Note each line where "update" appears, and copy it.

[SOURCE EXCERPT]
-------
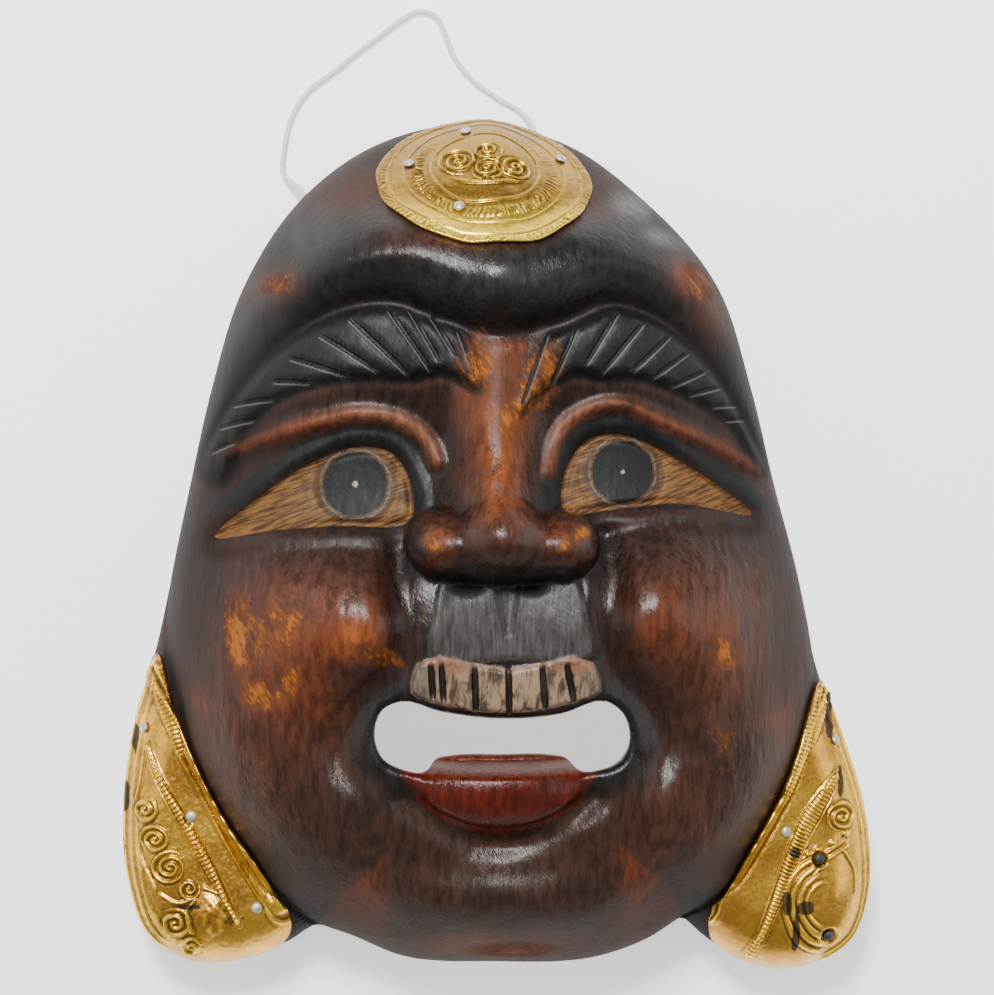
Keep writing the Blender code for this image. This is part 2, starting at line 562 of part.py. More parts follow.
def add_nails(name, places, plate, body, collection, cutters, finish):
    """The nails of one plate, square to it, and the holes for them in the plate and the wood."""
    form = bmesh.new()
    mesh = nail_mesh()
    mesh.materials.append(finish)
    sheet = BVHTree.FromPolygons([corner.co for corner in plate.data.vertices],
                                 [tuple(face.vertices) for face in plate.data.polygons])
    for number, place in enumerate(places, 1):
        x, y = (np.array([value * SHARE]) for value in place)
        axis = Vector(carved_normal(x, y)[0])
        turn = Vector((0, 0, 1)).rotation_difference(axis)
        foot = Vector(on_carving(x, y, np.zeros(1))[0])
        seat = 0.0
        for step in range(9):
            reach = NAIL_HEAD_RADIUS if step else 0.0
            bearing = step * math.pi / 4
            aside = turn @ Vector((reach * math.cos(bearing), reach * math.sin(bearing), 0))
            hit = sheet.ray_cast(foot + aside + axis * MEDALLION_RADIUS, -axis)[0]
            if hit:
                seat = max(seat, (hit - foot).dot(axis))
        spot = foot + axis * (seat + NAIL_CLEARANCE)
        nail = add_object(f"{name}_{number}", mesh, collection)
        nail.location = spot
        nail.rotation_mode = "QUATERNION"
        nail.rotation_quaternion = turn
        turned = nail.modifiers.new("turned", "SCREW")
        turned.steps = turned.render_steps = 8
        turned.use_merge_vertices = True
        turned.merge_threshold = 0.00001
        length = NAIL_LENGTH + NAIL_CLEARANCE + NAIL_HEAD_HEIGHT
        drill = bmesh.ops.create_cone(form, cap_ends=True, segments=8, depth=length,
                                      radius1=NAIL_RADIUS + NAIL_CLEARANCE,
                                      radius2=NAIL_RADIUS + NAIL_CLEARANCE)
        middle = spot + turn @ Vector((0, 0, NAIL_HEAD_HEIGHT - length / 2))
        for corner in drill["verts"]:
            corner.co = middle + turn @ corner.co
    add_cutter(f"{name}_holes", form, cutters, [plate, body])


def string_hole(place, bearing):
    """Where a string hole leaves the outline, which way it points, and how long it is to the hollow."""
    x, y = OUTLINE[np.argmin(np.hypot(*(OUTLINE - np.array(place)).T))] * SHARE
    out = Vector((math.cos(bearing), math.sin(bearing), 0))
    mouth = Vector((x, y, STRING_HOLE_HEIGHT))
    steps = np.linspace(0, 3 * RIM_WIDTH, 120)
    hollow_line = shifted_line(FACE_LINE, RIM_WIDTH / SHARE)
    reached = inside_distance((x - out.x * steps) / SHARE, (y - out.y * steps) / SHARE, hollow_line) > 1
    return mouth, out, float(steps[np.argmax(reached)])


def add_string(body, collection, cutters, finish):
    """The string: knotted behind one hole, out, round a loop on the table, and back through the other."""
    form = bmesh.new()
    ends = []
    for side, place, bearing in (("left", LEFT_HOLE, LEFT_HOLE_BEARING),
                                 ("right", RIGHT_HOLE, RIGHT_HOLE_BEARING)):
        mouth, out, length = string_hole(place, bearing)
        radius = STRING_DIAMETER / 2 + STRING_HOLE_CLEARANCE
        drill = bmesh.ops.create_cone(form, cap_ends=True, segments=10, radius1=radius, radius2=radius,
                                      depth=length + 4 * STRING_DIAMETER)
        turn = Vector((0, 0, 1)).rotation_difference(out)
        for corner in drill["verts"]:
            corner.co = mouth - out * length / 2 + turn @ corner.co
        knot = bmesh.new()
        bmesh.ops.create_icosphere(knot, subdivisions=2, radius=KNOT_RADIUS)
        for corner in knot.verts:
            corner.co.z *= 0.85
        mesh = bpy.data.meshes.new(f"{side}_knot")
        knot.to_mesh(mesh)
        knot.free()
        tied = add_object(f"{side}_knot", mesh, collection, finish)
        tied.location = mouth - out * (length + KNOT_CLEARANCE + KNOT_RADIUS)
        inner = mouth - out * (length - KNOT_CLEARANCE)
        ends.append([inner, mouth - out * length / 2, mouth, mouth + out * 1.5 * STRING_DIAMETER])
    add_cutter("string_holes", form, cutters, [body])

    lying = STRING_DIAMETER / 2 + STRING_LIFT
    route = [tuple(point) for point in ends[0]]
    route += [(x * SHARE, y * SHARE, lying) for x, y in STRING_BEND]
    route += [tuple(point) for point in reversed(ends[1])]
    fine = smooth_line(route, False, 16)
    travelled = np.concatenate([[0], np.cumsum(np.linalg.norm(np.diff(fine, axis=0), axis=1))])
    count = int(travelled[-1] / (2.1 * STRING_DIAMETER)) + 1
    places = np.linspace(0, travelled[-1], count)
    curve = bpy.data.curves.new("hanging_cord", "CURVE")
    curve.dimensions = "3D"
    curve.bevel_depth = STRING_DIAMETER / 2
    curve.bevel_resolution = 2
    curve.use_fill_caps = True
    spline = curve.splines.new("POLY")
    spline.points.add(count - 1)
    for point, x, y, z in zip(spline.points, *(np.interp(places, travelled, fine[:, axis])
                                               for axis in range(3))):
        point.co = (x, y, z, 1)
    return add_object("hanging_cord", curve, collection, finish)


for old in list(bpy.data.objects):
    bpy.data.objects.remove(old, do_unlink=True)
parts = bpy.data.collections.new("carved_mask")
cutters = bpy.data.collections.new("cutters")
for group in (parts, cutters):
    bpy.context.scene.collection.children.link(group)
drawing = bpy.data.objects.new("drawing", None)
parts.objects.link(drawing)
middle = (OUTLINE.min(axis=0) + OUTLINE.max(axis=0)) / 2 * SHARE
drawing.location = (-middle[0], -middle[1], 0)

wood = material("stained_wood", (0.11, 0.035, 0.02), 0.35)
brass = material("brass_sheet", (0.78, 0.53, 0.16), 0.3, 1.0)
steel = material("pale_nail", (0.62, 0.6, 0.56), 0.4, 1.0)
cotton = material("cotton_string", (0.83, 0.81, 0.76), 0.9)

body = add_mask_body(parts, wood)
add_gouge_cuts(cutters, body)
medallion = add_medallion(parts, brass)
left_plate = add_ear_plate("left_ear_plate", LEFT_PLATE, LEFT_PLATE_CENTRE, (-99, -127, 8),
                           LEFT_EAR_NAILS, parts, brass)
right_plate = add_ear_plate("right_ear_plate", RIGHT_PLATE, RIGHT_PLATE_CENTRE, (112, -126, 15),
                            RIGHT_EAR_NAILS, parts, brass)
for name, places, plate in (("medallion_nail", MEDALLION_NAILS, medallion),
                            ("left_ear_nail", LEFT_EAR_NAILS, left_plate),
                            ("right_ear_nail", RIGHT_EAR_NAILS, right_plate)):
    add_nails(name, places, plate, body, parts, cutters, steel)
add_string(body, parts, cutters, cotton)
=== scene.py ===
# The looks of a carved wooden mask that lies face up: stained wood, three embossed brass plates,
# their nails, and a cotton string. Everything is in metres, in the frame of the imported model.
import math

import bpy
import numpy as np
from mathutils import Matrix, Vector


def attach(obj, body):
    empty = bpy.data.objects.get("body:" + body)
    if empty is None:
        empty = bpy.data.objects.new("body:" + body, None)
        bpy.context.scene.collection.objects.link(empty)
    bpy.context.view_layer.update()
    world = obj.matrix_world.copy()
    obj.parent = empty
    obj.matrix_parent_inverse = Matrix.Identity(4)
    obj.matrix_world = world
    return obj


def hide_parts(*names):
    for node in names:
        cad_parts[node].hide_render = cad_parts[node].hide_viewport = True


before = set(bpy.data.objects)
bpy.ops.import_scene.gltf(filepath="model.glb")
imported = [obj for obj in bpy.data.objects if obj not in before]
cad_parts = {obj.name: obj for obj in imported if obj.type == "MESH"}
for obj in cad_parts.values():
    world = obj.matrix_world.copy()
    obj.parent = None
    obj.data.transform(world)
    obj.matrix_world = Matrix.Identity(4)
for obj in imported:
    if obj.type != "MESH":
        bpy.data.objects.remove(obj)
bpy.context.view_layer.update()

mm = 0.001  # one share of the drawing that the mask is carved from

outlines = {  # drawn places, clockwise
    "head": [(-115, -15), (-108, 20), (-100, 56), (-89, 91), (-67, 124), (-44, 141), (-5, 150),
             (28, 142), (52, 125), (81, 92), (93, 56), (102, 20), (111, -15)],
    "rightLobe": [(118, -48), (127, -70), (135, -100), (135, -124), (128, -143), (108, -153),
                  (90, -151), (76, -142)],
    "chin": [(67, -135), (56, -142), (40, -148), (0, -150), (-35, -147), (-51, -140), (-62, -136)],
    "leftLobe": [(-73, -142), (-90, -148), (-110, -147), (-122, -139), (-130, -118), (-131, -92),
                 (-127, -62), (-120, -38)],
    "rightJaw": [(116, -48), (112, -78), (99, -106), (82, -128)],
    "leftJaw": [(-78, -128), (-96, -106), (-111, -78), (-117, -45)],
    "mouth": [(-42.6, -63), (-40, -54), (-34, -51.2), (-21, -54.6), (0, -57), (19, -55.6), (34, -51.6),
              (39.5, -55.5), (42, -64), (39, -71.5), (32, -74.4), (24.4, -74.3), (22.4, -72.2), (18, -71.3),
              (0, -70.9), (-18, -71.3), (-22.6, -72.3), (-24.6, -74.2), (-34, -73.6), (-40, -70)],
}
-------
[REPLY TO THE EXERCISE]
    bpy.context.view_layer.update()
bpy.context.view_layer.update()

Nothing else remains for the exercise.